> [MATERIAL PROVIDED]
--
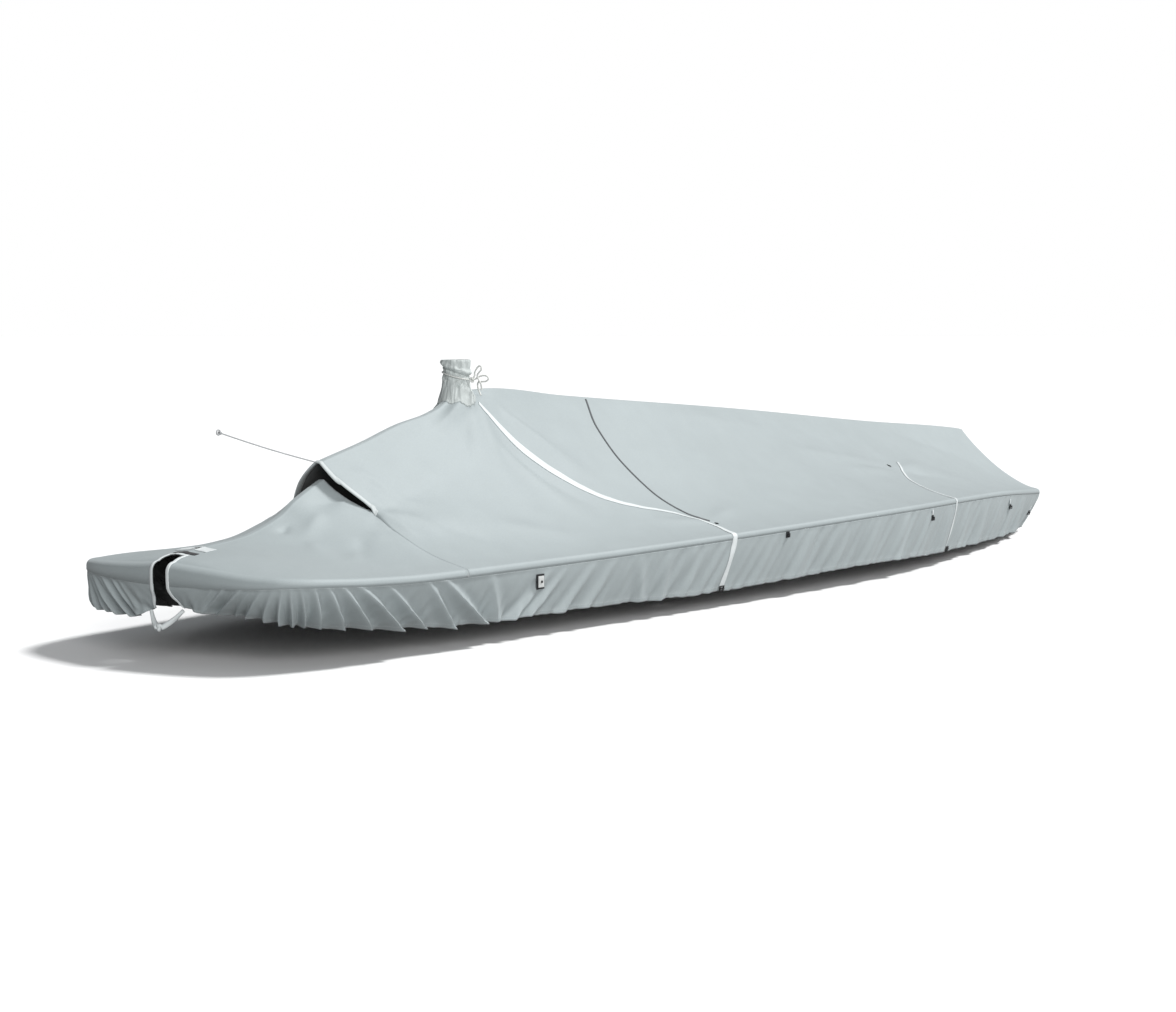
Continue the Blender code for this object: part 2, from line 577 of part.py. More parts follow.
def add_lump(name, centre, size, axes, material):
    """A rounded lump, such as a knot."""
    mesh = bpy.data.meshes.new(name)
    shape = bmesh.new()
    bmesh.ops.create_icosphere(shape, subdivisions=2, radius=0.5)
    shape_points(shape, centre, size, axes)
    shape.to_mesh(mesh)
    shape.free()
    mesh.shade_smooth()
    return add_object(name, mesh, material)


def add_cutter(name, sides, radius_x, radius_y, centre, height, turn=0.0):
    """A hidden upright prism that cuts an opening."""
    mesh = bpy.data.meshes.new(name)
    shape = bmesh.new()
    bmesh.ops.create_cone(shape, cap_ends=True, segments=sides, radius1=1.0, radius2=1.0, depth=height)
    reach = math.cos(math.pi / sides)
    for vertex in shape.verts:
        angle = math.atan2(vertex.co.y, vertex.co.x) + turn
        vertex.co.x, vertex.co.y = math.cos(angle) / reach * radius_x, math.sin(angle) / reach * radius_y
    shape.to_mesh(mesh)
    shape.free()
    cutter = bpy.data.objects.new(name, mesh)
    bpy.context.scene.collection.objects.link(cutter)
    cutter.location = centre
    cutter.hide_render = True
    cutter.display_type = "WIRE"
    return cutter


def cut(piece, cutter):
    """Cut an opening through a piece."""
    opening = piece.modifiers.new("Opening " + cutter.name, "BOOLEAN")
    opening.operation = "DIFFERENCE"
    opening.object = cutter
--
> [EXERCISE OBJECTIVE] Give again, word for word, the lines of the listing, starting at its first line and ending with the line containing "return add_object(name, mesh, material)".

> [ANSWER TO THIS PROBLEM]
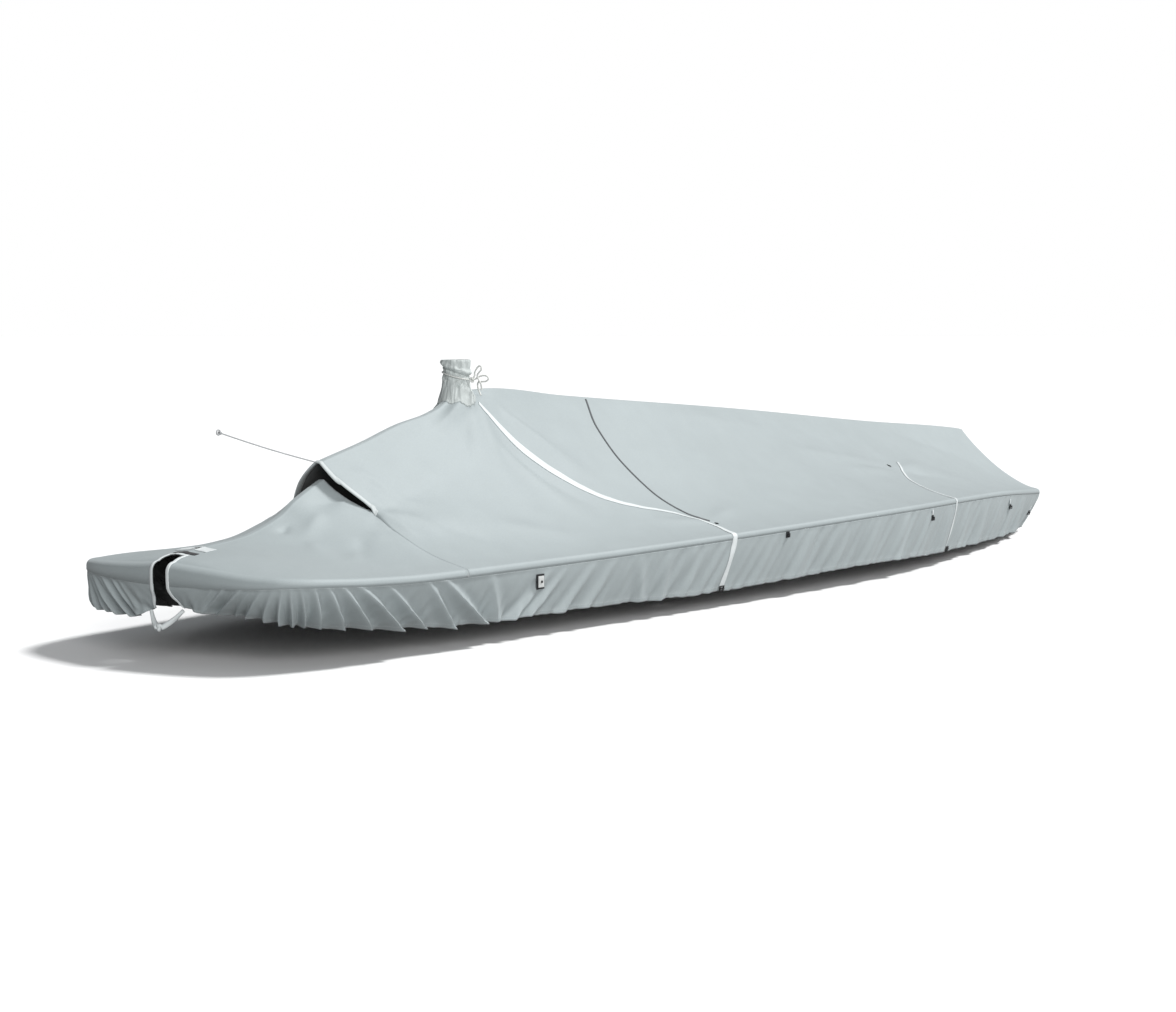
Continue the Blender code for this object: part 2, from line 577 of part.py. More parts follow.
def add_lump(name, centre, size, axes, material):
    """A rounded lump, such as a knot."""
    mesh = bpy.data.meshes.new(name)
    shape = bmesh.new()
    bmesh.ops.create_icosphere(shape, subdivisions=2, radius=0.5)
    shape_points(shape, centre, size, axes)
    shape.to_mesh(mesh)
    shape.free()
    mesh.shade_smooth()
    return add_object(name, mesh, material)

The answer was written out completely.